In the meantime, however, this risen, ascended Christ is doing amazing things for his friends. He, according to verses 5b-6, “loves [agaponti] us and has freed us [lysanti] us from our sins by his blood [en to haimati autou] and has made us to be a kingdom [basileian] and priests [hiereis] to serve his God and Father.”

This too is a startling revelation. When the world and even our fellow Christians look at us, they may see little more than ordinary people who have ordinary gifts. Our neighbors see people who all too often surrender our lives to our sinful inclinations. What’s more, few of us recognize in Jesus’ friends a priesthood, much less a kingdom.

Yet the apostle John insists the Spirit of the risen, ascended Christ has transformed us into priests who serve our God and Father. In fact, Revelation 1:6 suggests that Christians are also a kingdom, a kind of realm that is made up of all those who gladly submit to the reign of the Sovereign Christ.
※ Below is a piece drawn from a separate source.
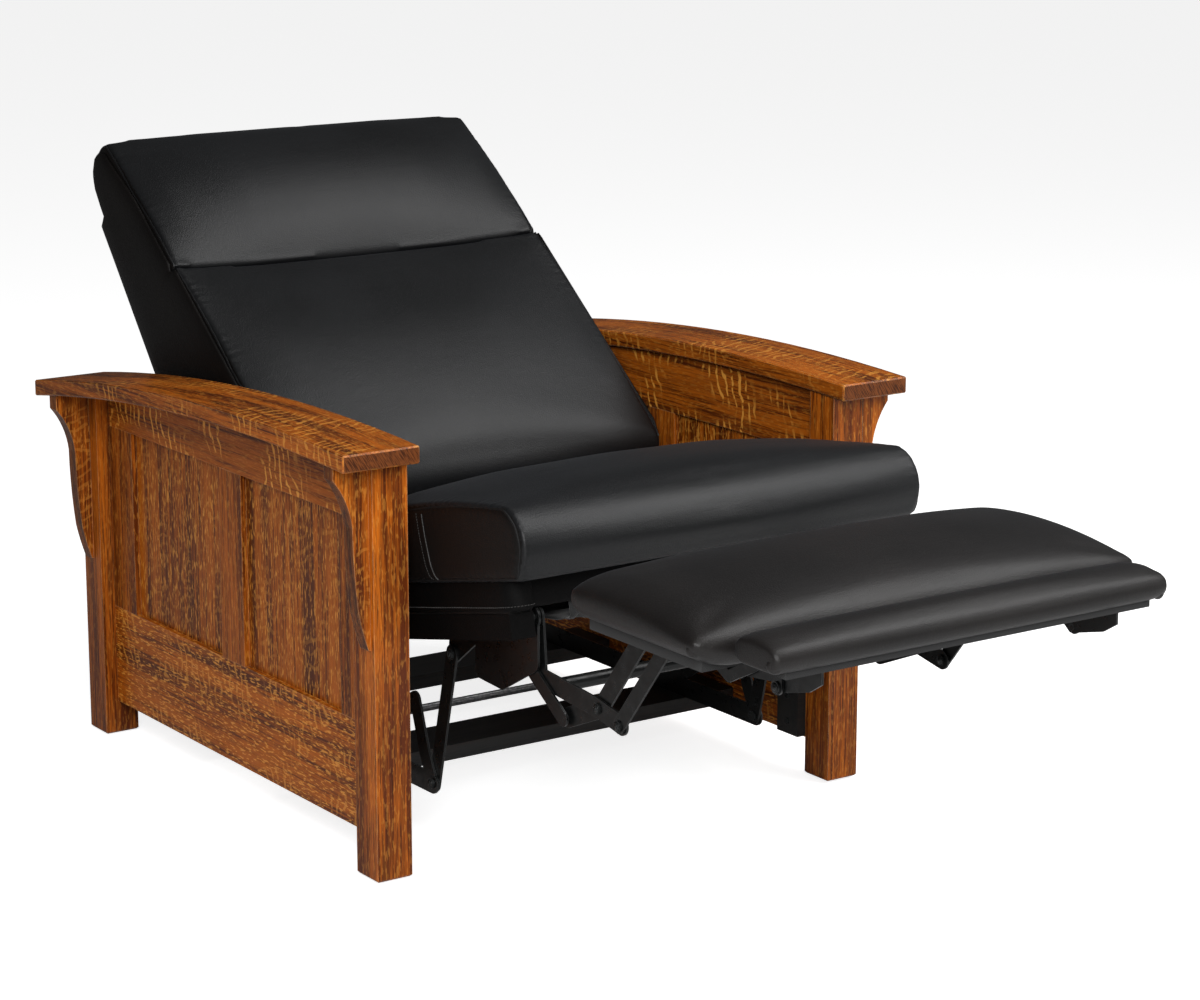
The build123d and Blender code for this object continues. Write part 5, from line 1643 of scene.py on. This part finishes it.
@dataclass
class Linkage:
    """The black steel base, swing links and footrest links, with their rivet heads."""

    base: Point = (68.0, 94.0)
    swing: Point = (-45.0, 183.0)
    spacing: float = 290.0
    lower: Point = (-158.0, 366.0)
    crossing: Point = (-130.0, -85.0)
    knee: Point = (-48.0, -9.0)
    tail: Point = (71.0, -30.0)
    upper: Point = (-87.0, 109.0)
    hinge: Point = (-227.0, -10.0)
    back: Point = (330.0, 392.0)
    bolts: tuple = (-150.0, -30.0)

    def build(self, shop: Workshop) -> None:
        """Dress the plates and pins."""
        for node in ("left_base_plate", "right_base_plate", "front_swing_links", "rear_swing_links",
                     "left_seat_plate", "right_seat_plate", "ottoman_lower_links",
                     "ottoman_tie_tube", "lower_follower_links", "ottoman_upper_links",
                     "upper_follower_links", "flipper_links", "ottoman_brackets",
                     "flipper_brackets"):
            shop.dress(node, STEEL)
        for node in ("front_base_rail", "rear_base_rail", "front_blocks"):
            shop.dress(node, BLACK_WOOD)
        for node in ("base_fasteners", "seat_fasteners", "ottoman_fasteners"):
            shop.dress(node, BLACK_PIN)
        shop.dress("rear_cross_rod", ZINC)
        for node in ("ottoman_board", "flipper_board"):
            shop.dress(node, DARK_CLOTH)
        self.heads(shop)

    def heads(self, shop: Workshop) -> None:
        """Dome the rivets on both faces of the plates and set nuts on the bolts."""
        def moved(place: Point, step: Point) -> Point:
            """Return a place moved by a step."""
            return (place[0] + step[0], place[1] + step[1])

        seat_pivot = moved(self.base, self.swing)
        rear_seat_pivot = moved(seat_pivot, (self.spacing, 0.0))
        follower = moved(self.lower, self.tail)
        crossing = moved(self.lower, self.crossing)
        knee = moved(crossing, self.knee)
        tail = moved(crossing, self.tail)
        ottoman_rear = moved(crossing, self.upper)
        ottoman_front = moved(knee, self.upper)
        hinge = moved(ottoman_rear, self.hinge)
        rivets = {
            "frame": [(self.base, 265.7, 1)],
            "seat": [(seat_pivot, 262.1, 1), (seat_pivot, 250.5, -1), (rear_seat_pivot, 262.1, 1),
                     (rear_seat_pivot, 250.5, -1), (self.lower, 258.5, 1), (self.lower, 243.3, -1),
                     (follower, 258.5, 1), (self.back, 258.5, 1)],
            "lower_link": [(crossing, 251.3, 1), (crossing, 239.7, -1), (knee, 254.9, 1),
                           (knee, 243.3, -1)],
            "lower_follower": [(tail, 239.7, -1)],
            "ottoman": [(ottoman_rear, 218.5, -1), (ottoman_front, 218.5, -1), (hinge, 226.5, 1)],
        }
        for body, places in rivets.items():
            piece = shop.heads.grow(f"{body}_rivet_domes", *self.mirrored(places),
                                    shop.finish(BLACK_PIN), radius=0.0062, height=0.0014)
            shop.set_out(piece, body)
        strip = SEAT_FRAME.out(np.array([(0.0, y, -50.0) for y in self.bolts]))
        bolts = [((row[1] / MM + ORIGIN_BEHIND_FRONT, row[2] / MM), 252.4, -1) for row in strip]
        rod = [((self.base[0] + self.spacing, self.base[1]), 265.4, 1)]
        for name, body, places, radius, height in (
                ("seat_plate_nuts", "seat", bolts, 0.0052, 0.0034),
                ("cross_rod_nuts", "frame", rod, 0.0066, 0.0036)):
            piece = shop.nuts.grow(name, *self.mirrored(places), shop.finish(ZINC), radius=radius,
                                   height=height)
            shop.set_out(piece, body)

    @staticmethod
    def mirrored(places: Sequence[tuple]) -> tuple[np.ndarray, list, np.ndarray]:
        """Return points without edges, and their directions, on both sides.

        Args:
            places: A side-view place, its distance from the middle and 1 for outwards or -1 for
                inwards, in each row.
        """
        rows, facing = [], []
        for (y, z), distance, outwards in places:
            for hand in (-1, 1):
                rows.append((hand * distance * MM, (y - ORIGIN_BEHIND_FRONT) * MM, z * MM))
                facing.append((hand * outwards, 0.0, 0.0))
        return np.array(rows), [], np.array(facing)


@dataclass
class Studio:
    """The pale floor, the soft lights and the camera."""

    eye: tuple = (-2.36205, -3.35110 - 0.112, 1.41313)
    yaw: float = 0.6032
    pitch: float = 0.2300
    lens: float = 97.688
    shift: tuple = (0.0038, -0.0037)
    air: float = 0.07
    floor_glow: float = 0.82
    # Each lamp's name, place, aim, size and power.
    lamps: tuple = (("key_softbox", (-2.3, -3.3, 2.7), (0.0, -0.2, 0.45), 2.0, 175.0),
                    ("top_softbox", (1.5, -1.1, 3.0), (0.0, 0.0, 0.5), 2.1, 74.0),
                    ("fill_softbox", (2.6, -3.0, 1.7), (0.0, 0.0, 0.4), 1.6, 18.0))

    def build(self) -> None:
        """Set the room up."""
        bpy.ops.mesh.primitive_plane_add(size=80.0, location=(0, 0, -0.0005))
        floor = bpy.context.object
        floor.name = "studio_floor"
        paint = bpy.data.materials.new("studio_floor_paint")
        paint.use_nodes = True
        graph = Graph(paint.node_tree)
        seen = graph.add("ShaderNodeLightPath").outputs["Is Camera Ray"]
        shader = paint.node_tree.nodes["Principled BSDF"]
        graph.feed(shader.inputs["Base Color"], tinted(0.82, 0.82, 0.82))
        graph.feed(shader.inputs["Roughness"], 0.8)
        graph.feed(shader.inputs["Specular IOR Level"], 0.1)
        graph.feed(shader.inputs["Emission Color"], tinted(1.0, 1.0, 1.0))
        graph.feed(shader.inputs["Emission Strength"],
                   graph.math("MULTIPLY", seen, self.floor_glow))
        floor.data.materials.append(paint)
        world = bpy.data.worlds.new("studio_air")
        world.use_nodes = True
        sky = Graph(world.node_tree)
        background = world.node_tree.nodes["Background"]
        background.inputs[0].default_value = tinted(1.0, 1.0, 1.0)
        seen = sky.add("ShaderNodeLightPath").outputs["Is Camera Ray"]
        sky.feed(background.inputs[1], sky.ease(seen, 0.0, 1.0, self.air, 1.0))
        bpy.context.scene.world = world
        bpy.context.scene.view_settings.view_transform = "Standard"
        bpy.context.scene.view_settings.look = "None"
        for lamp in self.lamps:
            self.light(*lamp)
        self.camera()

    def light(self, name: str, at: tuple, to: tuple, size: float, power: float) -> None:
        """Hang one soft area light."""
        data = bpy.data.lights.new(name, "AREA")
        data.shape, data.size, data.energy = "SQUARE", size, power
        lamp = bpy.data.objects.new(name, data)
        lamp.location = at
        lamp.rotation_euler = (Vector(to) - Vector(at)).to_track_quat("-Z", "Y").to_euler()
        bpy.context.scene.collection.objects.link(lamp)

    def camera(self) -> None:
        """Stand the camera where the photograph was taken from."""
        data = bpy.data.cameras.new("camera")
        data.lens, data.sensor_width = self.lens, 36.0
        data.shift_x, data.shift_y = self.shift
        data.clip_end = 120.0
        camera = bpy.data.objects.new("camera", data)
        camera.location = self.eye
        camera.rotation_euler = (math.pi / 2 - self.pitch, 0.0, -self.yaw)
        bpy.context.scene.collection.objects.link(camera)
        bpy.context.scene.camera = camera


def main() -> None:
    """Build the chair piece by piece and report what was made."""
    logging.basicConfig(level=logging.INFO, format="%(name)s: %(message)s")
    Studio().build()
    shop = Workshop()
    for assembly in (SideFrames(), SeatBox(), BackShell(), Linkage(), SeatCushion(), BackCushions(),
                     Footrest()):
        LOG.info("building %s", type(assembly).__name__)
        assembly.build(shop)
    LOG.info("%d pieces made", shop.made)


if __name__ == "__main__":
    main()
This is a word of grace not just for the world’s rulers, but also those who support or criticize them.  Rulers ascend and descend from their thrones. Only One is the King of all such kings who never leaves his throne, whether for just a moment or every four years. In fact, Christ the King’s rule is so thorough that it bends all things, both those in which we rejoice and those we lament, for God’s glory and God’s people’ wellness.

*I have here and elsewhere added in brackets the Greek words for the English words the NIV translation uses.

Illustration

In his book The Bible: As If for the First Time, Harry A. Neilsen writes, “A revelation bears very little resemblance to human wisdom or human deeds. Even at its gentlest, in a healing, for instance, it is like a hit from the blind side, a hornet in the shower, something that refuses to be defined or packaged in polite categories.”

As preachers ponder proclaiming Revelation 1:4b-8 on this Christ the King Sunday, we might consider how some Christians have tried to politely package John’s revelation of who Jesus is. Some of us have tried to domesticate and shrink it into a coded message to make us wise as to just how and when its message will come to pass.

John’s apokalypis refuses to be so tidily packaged.